Copy each line exactly. Leave nothing out.

(Dataset section):
= = =

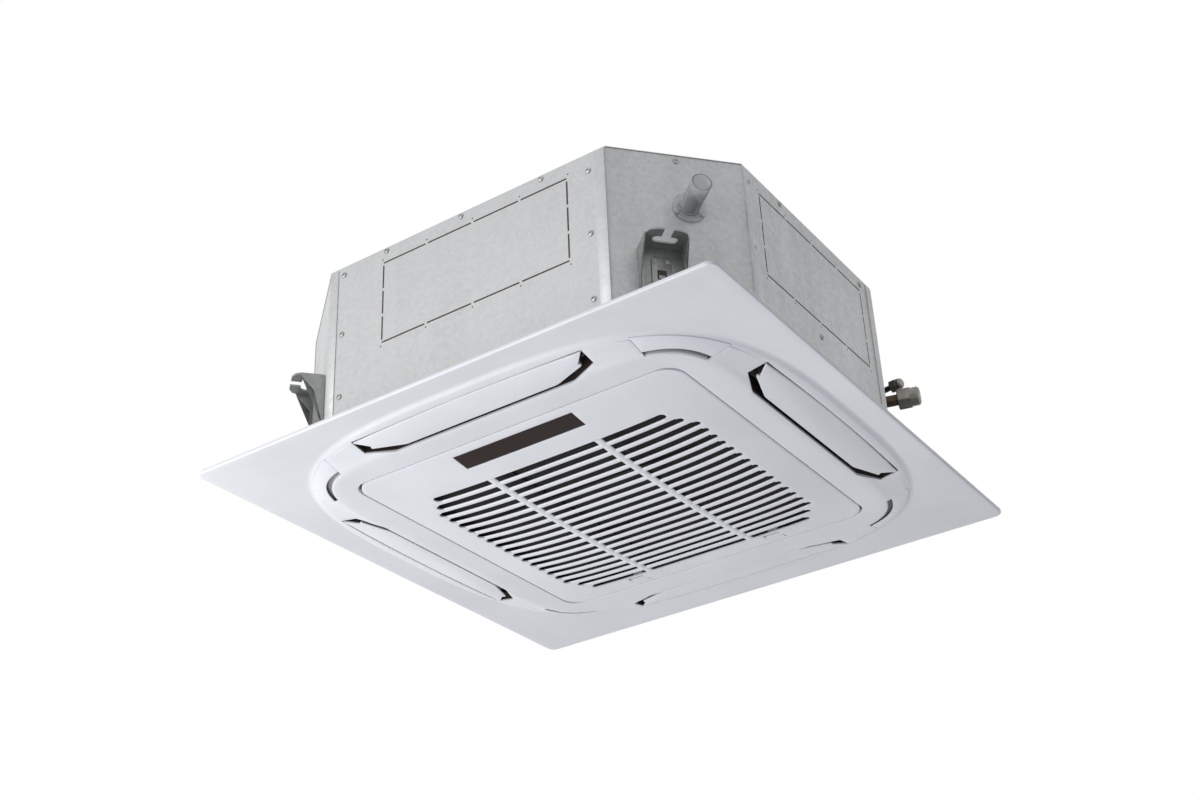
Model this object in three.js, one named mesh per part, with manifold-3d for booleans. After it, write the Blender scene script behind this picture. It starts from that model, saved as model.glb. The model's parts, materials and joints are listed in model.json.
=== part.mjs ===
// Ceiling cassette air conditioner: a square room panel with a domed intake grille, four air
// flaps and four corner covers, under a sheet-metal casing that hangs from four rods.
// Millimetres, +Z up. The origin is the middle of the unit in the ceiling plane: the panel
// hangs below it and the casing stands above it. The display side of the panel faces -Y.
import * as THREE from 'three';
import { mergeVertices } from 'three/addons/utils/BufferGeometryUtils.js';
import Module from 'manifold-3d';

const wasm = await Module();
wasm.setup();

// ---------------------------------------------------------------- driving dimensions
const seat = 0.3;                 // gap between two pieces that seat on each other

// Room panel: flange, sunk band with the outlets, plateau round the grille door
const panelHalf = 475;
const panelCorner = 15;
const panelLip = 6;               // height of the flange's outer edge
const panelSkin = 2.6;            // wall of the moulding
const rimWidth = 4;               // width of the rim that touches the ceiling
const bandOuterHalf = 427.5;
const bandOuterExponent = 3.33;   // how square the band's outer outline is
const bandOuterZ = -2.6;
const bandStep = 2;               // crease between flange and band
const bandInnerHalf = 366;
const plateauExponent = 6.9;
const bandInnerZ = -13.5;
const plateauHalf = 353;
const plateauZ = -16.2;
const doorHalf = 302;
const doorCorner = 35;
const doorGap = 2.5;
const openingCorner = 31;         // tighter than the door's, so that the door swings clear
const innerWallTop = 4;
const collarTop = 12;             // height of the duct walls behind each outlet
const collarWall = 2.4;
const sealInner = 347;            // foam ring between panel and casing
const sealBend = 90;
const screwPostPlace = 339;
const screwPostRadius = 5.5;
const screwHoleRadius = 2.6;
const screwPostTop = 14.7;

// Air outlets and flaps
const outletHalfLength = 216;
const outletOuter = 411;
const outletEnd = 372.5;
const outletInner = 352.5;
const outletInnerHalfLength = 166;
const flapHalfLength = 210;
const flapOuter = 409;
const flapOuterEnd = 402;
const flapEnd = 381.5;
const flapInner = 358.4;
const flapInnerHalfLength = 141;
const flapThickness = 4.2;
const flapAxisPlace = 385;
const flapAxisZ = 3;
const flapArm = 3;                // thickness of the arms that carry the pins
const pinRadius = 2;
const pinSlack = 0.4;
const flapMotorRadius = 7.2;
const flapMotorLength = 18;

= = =

(Exercise solution):
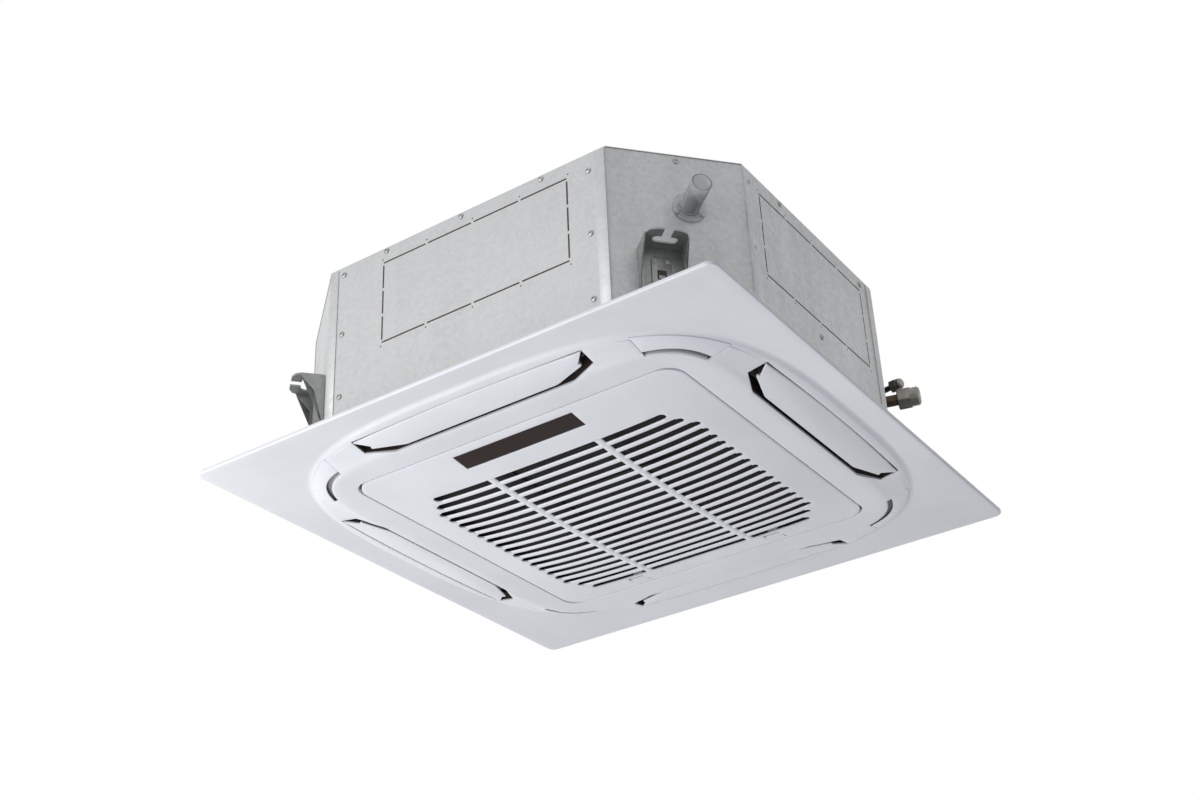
Model this object in three.js, one named mesh per part, with manifold-3d for booleans. After it, write the Blender scene script behind this picture. It starts from that model, saved as model.glb. The model's parts, materials and joints are listed in model.json.
=== part.mjs ===
// Ceiling cassette air conditioner: a square room panel with a domed intake grille, four air
// flaps and four corner covers, under a sheet-metal casing that hangs from four rods.
// Millimetres, +Z up. The origin is the middle of the unit in the ceiling plane: the panel
// hangs below it and the casing stands above it. The display side of the panel faces -Y.
import * as THREE from 'three';
import { mergeVertices } from 'three/addons/utils/BufferGeometryUtils.js';
import Module from 'manifold-3d';

const wasm = await Module();
wasm.setup();

// ---------------------------------------------------------------- driving dimensions
const seat = 0.3;                 // gap between two pieces that seat on each other

// Room panel: flange, sunk band with the outlets, plateau round the grille door
const panelHalf = 475;
const panelCorner = 15;
const panelLip = 6;               // height of the flange's outer edge
const panelSkin = 2.6;            // wall of the moulding
const rimWidth = 4;               // width of the rim that touches the ceiling
const bandOuterHalf = 427.5;
const bandOuterExponent = 3.33;   // how square the band's outer outline is
const bandOuterZ = -2.6;
const bandStep = 2;               // crease between flange and band
const bandInnerHalf = 366;
const plateauExponent = 6.9;
const bandInnerZ = -13.5;
const plateauHalf = 353;
const plateauZ = -16.2;
const doorHalf = 302;
const doorCorner = 35;
const doorGap = 2.5;
const openingCorner = 31;         // tighter than the door's, so that the door swings clear
const innerWallTop = 4;
const collarTop = 12;             // height of the duct walls behind each outlet
const collarWall = 2.4;
const sealInner = 347;            // foam ring between panel and casing
const sealBend = 90;
const screwPostPlace = 339;
const screwPostRadius = 5.5;
const screwHoleRadius = 2.6;
const screwPostTop = 14.7;

// Air outlets and flaps
const outletHalfLength = 216;
const outletOuter = 411;
const outletEnd = 372.5;
const outletInner = 352.5;
const outletInnerHalfLength = 166;
const flapHalfLength = 210;
const flapOuter = 409;
const flapOuterEnd = 402;
const flapEnd = 381.5;
const flapInner = 358.4;
const flapInnerHalfLength = 141;
const flapThickness = 4.2;
const flapAxisPlace = 385;
const flapAxisZ = 3;
const flapArm = 3;                // thickness of the arms that carry the pins
const pinRadius = 2;
const pinSlack = 0.4;
const flapMotorRadius = 7.2;
const flapMotorLength = 18;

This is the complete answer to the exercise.